Déjà âprement discutées au Palais du Luxembourg lors de la navette parlementaire l'été dernier (voir notre article du 29 juin 2021), les dispositions de la loi Climat et Résilience sur la lutte contre l'artificialisation des sols et le fameux "zéro artificialisation nette" font l'objet d'une nouvelle levée de boucliers au Sénat. Dans un communiqué, la commission des affaires économiques a dénoncé ce 14 mars la méthode du gouvernement pour élaborer les décrets d'application, qui consiste selon elle à "passer en force pour remettre en cause la loi".
"Précipitation et manque d'écoute"
"Depuis la promulgation de la loi et lors des concertations préalables, parlementaires, élus locaux et acteurs du monde de la construction n’ont cessé d’exprimer leurs craintes quant au contenu des versions successives des projets de décrets d’application présentés par le Gouvernement, font valoir les sénateurs. Le Conseil national d’évaluation des normes, dont l’avis est requis sur ces mesures réglementaires, a lui-même (…) rendu un avis défavorable sur ces décrets." Malgré l'échec des concertations, ces décrets ont été soumis à consultation publique (voir notre article du 7 mars 2022)
Pour les sénateurs, "cette précipitation et ce manque d’écoute regrettables sont les arbres qui cachent la forêt" car ils estiment aussi que les projets de décrets présentés "remettent en cause les équilibres de la loi 'Climat et Résilience'" et constituent "une négation délibérée de l’intention du législateur".

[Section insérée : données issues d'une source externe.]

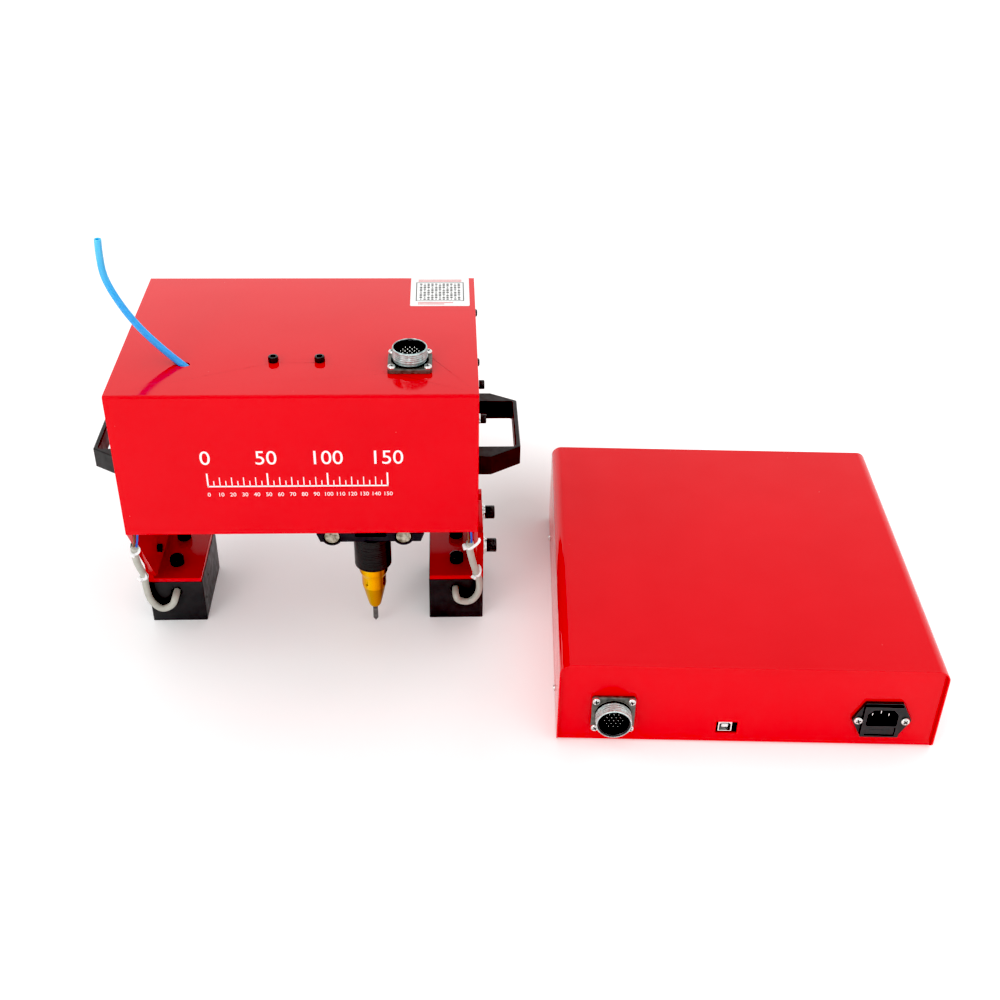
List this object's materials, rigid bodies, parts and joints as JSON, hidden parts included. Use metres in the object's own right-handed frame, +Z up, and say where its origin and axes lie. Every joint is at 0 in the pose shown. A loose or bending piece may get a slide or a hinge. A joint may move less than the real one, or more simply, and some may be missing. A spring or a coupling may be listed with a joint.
{
  "type": "nameplate marking machine",
  "caption": "Dot peen marking head on electromagnet feet with X and Y slides and an air stylus, and its separate flat controller box.",
  "frame": {"origin": "on the surface the set stands on, at the middle of the set of head and controller, leaving out the air tube", "axes": "+X from the head to the controller, +Y away from the side that faces the user, +Z up"},
  "size_m": [0.7476, 0.353, 0.3866],
  "materials": {
    "red_enamel_head": "glossy powder coat",
    "red_enamel_box": "glossy powder coat, fine orange peel",
    "red_enamel_frame": "satin powder coat",
    "black_magnet": "satin black enamel",
    "coil_potting": "cast resin, dull",
    "cable_grey": "soft vinyl sheath",
    "nylon_white": "moulded nylon",
    "black_oxide": "black oxide, oiled",
    "handle_black": "fine moulded texture",
    "zinc_plate": "bright zinc plate",
    "connector_metal": "die cast, tumbled",
    "insulator_black": "moulded",
    "pin_gilt": "plated contact",
    "rod_steel": "ground and polished",
    "screw_steel": "rolled thread",
    "motor_black": "satin with bare end bells",
    "bearing_alloy": "milled",
    "carriage_alloy": "milled",
    "bush_bronze": "sintered",
    "nut_brass": "turned",
    "holder_black": "black anodised",
    "barrel_black": "black anodised, turned",
    "nozzle_gold": "gold anodised, turned",
    "pin_carbide": "ground",
    "spring_steel": "drawn wire",
    "fitting_plastic": "push-in fitting",
    "valve_grey": "moulded",
    "tube_blue": "translucent polyurethane",
    "rubber_black": "moulded",
    "usb_metal": "tinned",
    "board_green": "solder mask",
    "supply_case": "pierced sheet",
    "fuse_black": "moulded",
    "switch_black": "moulded",
    "rocker_black": "moulded"
  },
  "bodies": {
    "head": {"head_cover": "red_enamel_head", "side_plate_left": "red_enamel_frame", "side_plate_right": "red_enamel_frame", "handle_left": "handle_black", "handle_right": "handle_black", "m5_cap_screws": "black_oxide", "m4_button_screws": "black_oxide", "clamp_bolts": "black_oxide", "bolt_washers": "zinc_plate", "head_connector_shell": "connector_metal", "head_connector_core": "insulator_black", "head_connector_pins": "pin_gilt", "head_connector_screws": "zinc_plate", "x_rods": "rod_steel", "x_motor": "motor_black", "x_end_bearing": "bearing_alloy", "solenoid_valve": "valve_grey", "valve_fittings": "fitting_plastic", "air_tube": "tube_blue"},
    "foot_left": {"magnet_body_left": "black_magnet", "magnet_coil_left": "coil_potting", "foot_bracket_left": "red_enamel_frame", "magnet_screws_left": "black_oxide", "magnet_cable_left": "cable_grey", "cable_ties_left": "nylon_white"},
    "foot_right": {"magnet_body_right": "black_magnet", "magnet_coil_right": "coil_potting", "foot_bracket_right": "red_enamel_frame", "magnet_screws_right": "black_oxide", "magnet_cable_right": "cable_grey", "cable_ties_right": "nylon_white"},
    "x_screw": {"x_lead_screw": "screw_steel"},
    "x_carriage": {"x_carriage": "carriage_alloy", "guide_bushes": "bush_bronze", "lead_nuts": "nut_brass"},
    "stylus_slide": {"stylus_holder": "holder_black", "y_rods": "rod_steel", "y_tie_plate": "bearing_alloy", "y_motor": "motor_black", "stylus_barrel": "barrel_black", "stylus_nozzle": "nozzle_gold", "return_spring": "spring_steel", "stylus_fitting": "fitting_plastic"},
    "y_screw": {"y_lead_screw": "screw_steel"},
    "pin": {"stylus_pin": "pin_carbide"},
    "controller": {"controller_cover": "red_enamel_box", "controller_tray": "red_enamel_box", "rubber_feet": "rubber_black", "controller_connector_shell": "connector_metal", "controller_connector_core": "insulator_black", "controller_connector_pins": "pin_gilt", "power_inlet": "insulator_black", "inlet_pins": "zinc_plate", "usb_socket": "usb_metal", "controller_screws": "zinc_plate", "circuit_board": "board_green", "power_supply": "supply_case", "switch_housing": "switch_black"},
    "fuse_drawer": {"fuse_drawer": "fuse_black"},
    "rocker": {"switch_rocker": "rocker_black"}
  },
  "joints": [
    {"name": "foot_left_height", "type": "slide", "parent": "head", "child": "foot_left", "axis": [0, 0, 1], "range_m": [-0.012, 0.002]},
    {"name": "foot_right_height", "type": "slide", "parent": "head", "child": "foot_right", "axis": [0, 0, 1], "range_m": [-0.012, 0.002]},
    {"name": "x_slide", "type": "slide", "parent": "head", "child": "x_carriage", "axis": [1, 0, 0], "range_m": [-0.128, 0.022]},
    {"name": "x_screw_spin", "type": "hinge", "parent": "head", "child": "x_screw", "pos_m": [-0.183, 0.0599, 0.212], "axis": [1, 0, 0], "continuous": true},
    {"name": "y_slide", "type": "slide", "parent": "x_carriage", "child": "stylus_slide", "axis": [0, 1, 0], "range_m": [-0.03, 0.03]},
    {"name": "y_screw_spin", "type": "hinge", "parent": "stylus_slide", "child": "y_screw", "pos_m": [-0.1305, 0.0664, 0.166], "axis": [0, 1, 0], "continuous": true},
    {"name": "pin_strike", "type": "slide", "parent": "stylus_slide", "child": "pin", "axis": [0, 0, -1], "range_m": [0, 0.004], "stiffness_N_per_m": 400, "springref_m": -0.01, "deforming": ["return_spring"]},
    {"name": "controller_place", "type": "slide", "parent": "head", "child": "controller", "axis": [1, 0, 0], "range_m": [0, 0.15]},
    {"name": "fuse_drawer_pull", "type": "slide", "parent": "controller", "child": "fuse_drawer", "axis": [-0.0476, -0.9989, 0], "range_m": [0, 0.018]},
    {"name": "power_switch_rock", "type": "hinge", "parent": "controller", "child": "rocker", "pos_m": [0.09747, 0.16784, 0.034], "axis": [0.9989, -0.0476, 0], "range_deg": [0, 14]}
  ],
  "couplings": [
    {"joint": "x_screw_spin", "follows": "x_slide", "rad_per_m": 785.4},
    {"joint": "y_screw_spin", "follows": "y_slide", "rad_per_m": 785.4}
  ]
}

Des règles facultatives devenues contraignantes
À l’initiative du Sénat, le Parlement a fait en sorte que l’objectif de 50% de réduction de l’artificialisation des sols sur dix ans soit inscrit parmi les objectifs généraux du schéma régional d’aménagement, de développement durable et d’égalité des territoires (Sraddet), et non parmi les règles du fascicule, laissant ainsi aux collectivités territoriales la souplesse nécessaire à la déclinaison locale des cibles du Sraddet, rappelle la commission des affaires économiques. Or, par un décret "non prévu par la loi", souligne-t-elle, "le gouvernement entend aujourd’hui rendre obligatoire l’adoption de règles contraignantes supplémentaires, ce, en contradiction directe et délibérée tant avec le texte de loi qu’avec l’intention clairement exprimée des parlementaires, qui avaient souhaité préserver le caractère facultatif de ces règles. C’est d’ailleurs au prix de cette condition qu’un accord avait pu être trouvé par la commission mixte paritaire (voir notre article du 13 juillet 2021, ndlr)."

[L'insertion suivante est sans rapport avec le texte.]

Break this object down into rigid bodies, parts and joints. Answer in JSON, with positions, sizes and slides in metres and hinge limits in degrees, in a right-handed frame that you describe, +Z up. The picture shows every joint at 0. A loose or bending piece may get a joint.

Les sénateurs pointent l'"urgence somme toute fictive" invoquée par le gouvernement, ce nouveau système de comptabilité ne devant en réalité entrer en vigueur que dans dix ans. Le souhait du gouvernement d'instaurer au plus vite, par décret, une nouvelle nomenclature des sols artificialisés et non artificialisés est également critiqué. "Là encore, l’intention claire de la loi, qui exclut des surfaces artificialisées les parcs et jardins végétalisés, est remise en cause par les projets de décrets", estiment les sénateurs. "La commission doit-elle rappeler aux ministres qu’aucun décret ne saurait, dans notre droit français, aller à l’encontre des lois votées par le Parlement ?", lancent-ils.
"Sur un sujet si structurant pour l’aménagement de notre pays, pour des décennies à venir, l’État se doit de soutenir la construction d’un consensus, d’accepter la critique constructive des parties prenantes, d’adapter les principes aux réalités", soulignent-ils avant d'appeler le Gouvernement "à prendre le temps du dialogue et de l’écoute".

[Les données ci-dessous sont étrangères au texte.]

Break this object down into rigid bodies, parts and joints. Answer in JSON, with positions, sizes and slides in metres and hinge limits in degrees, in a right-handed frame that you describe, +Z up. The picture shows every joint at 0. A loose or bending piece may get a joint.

"Ce dialogue est déjà installé, s’appuyant sur les 'conférences des Scot' défendues et instaurées par le Sénat, qui rassemblent les élus locaux et font déjà œuvre remarquable au sein des territoires", appuie la commission. Mais selon elle, la prolongation de six mois des délais laissés pour réviser les documents d’urbanisme, votée dans la loi "3DS", reste "de portée limitée car "repenser les politiques nationales et locales d’aménagement, d’habitat et de transport, ne se fait pas en un an".
Rendre au Sraddet le rôle qui lui a été confié par la loi
La commission appelle le gouvernement à "rendre au Sraddet le rôle qui lui a été confié par la loi – ni plus, ni moins – en respectant la répartition actuelle des compétences entre région, intercommunalités et communes, en vertu du principe constitutionnel de non tutelle d’une collectivité sur une autre". "L’inscription de règles au sein du fascicule doit rester une faculté, car elles ne sauraient résulter que d’un choix délibéré et consensuel des acteurs du territoire", souligne-t-elle. Elle demande enfin que l'État joue un rôle de "facilitateur, d’accompagnateur des projets", plutôt que de "censeur" ou d’"arbitre entre intérêts locaux". "C’est à ces conditions que pourra se créer un réel élan national en faveur de la préservation des sols et des espaces, sans mettre en danger la cohésion territoriale ni tomber dans le piège d’une opposition entre espaces urbains et ruraux", estiment les sénateurs.